Новое явление, кроме партизан, отряды самообороны с оружием в руках. Четыре парня, прятавшихся в лесу с оружием, узнали, что из их деревни гонят на переселение женщин и детей, вышли из лесу, чтобы отбить их у немцев, но у них ничего из этого не вышло. Немецкий конвой троих убил, а одного ранил, и этого раненого потом привезли в деревню и расстреляли.
Спрашиваю фамилии этих ребят. Долго вспоминают, потом говорят мне: один Саша Иванов, другой Вася. А фамилий и имен остальных двоих не знают, они из другой деревни.
Женщина берет вожжи из рук подъехавшего мальчика, садится в сани, и сани трогаются. Все вокруг молчат.
– Там на дороге лежит Сашка ее, – говорит девочка, когда женщина отъехала. – Вот она поехала теперь, она его захоронить хочет.
Прошлую зиму наши части подходили близко к Вязьме, и население им помогало. Этим объясняется особенная жестокость немцев.
Молодой лейтенант, взяв у какой-то женщины письмо, присланное ее дочерью, угнанной в Германию, построил свою роту и читает письмо. Читает громко, почти кричит, чуть не плача сам. Все очень злые, много пожилых, по сорок пять – по пятьдесят, вдвое старше командира роты…
Это все из первого блокнота. Во втором только одна запись – рассказ какой-то молодой женщины, очевидно медсестры. Абсолютно не помню сейчас, как и при каких обстоятельствах это было записано, не помню этой женщины. Ничего не помню. Но мне кажется, что ее рассказ говорит не только о мере мужества людей, но и о мере душевной усталости, накопившейся у них к этому времени.
…Первых бомбежек боялись, тряслись руки. Потом ели, наедались хлебом и плакали о погибших девушках и вообще погибших. Сейчас кажется глупо, что плакали, плакали по-детски, что вот вдруг встанет мертвый и поймает тебя. Думали, может быть, последний день живем, больше не увидим родных.
Так боялись попасть в плен, что иногда даже не ложились спать.
А потом курсы медсестер – ни сна, ни отдыха, стирка белья, мозоли…
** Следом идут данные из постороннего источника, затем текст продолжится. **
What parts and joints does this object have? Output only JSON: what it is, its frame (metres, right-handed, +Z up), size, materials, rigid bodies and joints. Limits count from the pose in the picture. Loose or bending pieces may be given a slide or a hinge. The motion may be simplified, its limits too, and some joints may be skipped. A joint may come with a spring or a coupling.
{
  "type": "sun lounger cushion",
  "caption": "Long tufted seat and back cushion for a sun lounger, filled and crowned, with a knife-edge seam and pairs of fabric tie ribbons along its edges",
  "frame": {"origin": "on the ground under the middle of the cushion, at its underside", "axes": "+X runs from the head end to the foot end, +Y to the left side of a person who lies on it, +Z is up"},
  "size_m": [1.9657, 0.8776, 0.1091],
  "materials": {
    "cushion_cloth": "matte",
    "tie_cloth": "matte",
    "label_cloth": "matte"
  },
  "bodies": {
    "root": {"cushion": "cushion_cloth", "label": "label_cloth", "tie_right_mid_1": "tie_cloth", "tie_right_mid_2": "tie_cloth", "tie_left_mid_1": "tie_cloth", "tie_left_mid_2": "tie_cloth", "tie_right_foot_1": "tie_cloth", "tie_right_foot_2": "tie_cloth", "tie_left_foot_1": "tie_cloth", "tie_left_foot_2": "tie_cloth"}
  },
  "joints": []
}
Раненый говорит: тяжело тащить, брось меня. А как мне его бросить? И сама себе внушаешь, что тебе не страшно.
В начале боя боишься, а в долгом бою забываешь обо всем этом одна необходимость остается – перевязывать.
Раненые, если потеряли много крови, когда ведешь их, на ходу засыпают, бывает, бормочут: «Я умру, я умру».
Когда получила письмо, что убили Павлика, впала в детство, думала про гроб: какая доска противная, под ней Павлик ничком похоронен. Не верилось, что нет его.
Когда идешь под долгим обстрелом, начинаешь нарочно думать о хороших днях, а потом думаешь: напрасно об этом вспоминаешь, все равно убьют. А иногда думаешь наоборот – что уж поскорей бы убили тебя. И в то же время стараешься успокоить раненого, чтоб поверил, что не умрет. А после боя реакция. Видишь все это поле, поле, по которому ползла, и в слезы.
После того как ранило бомбою, стала больше всего бояться бомбежки. Припаду к земле, лежу, ничего не помню. Помню, очень грязная была после ранения, за собой ведь не следишь в минуты опасности.
Пошла добровольно. Бойцы относятся хорошо. А иногда хочется быть мужиком. Все, что есть, все в санитарной сумке. И одну гранату тоже в сумке держу. Пусть что угодно, а от раненых не уйду.
Когда девчат наших убивает, все равно каждый раз плачем о них страшно, ничуть не меньше, чем раньше…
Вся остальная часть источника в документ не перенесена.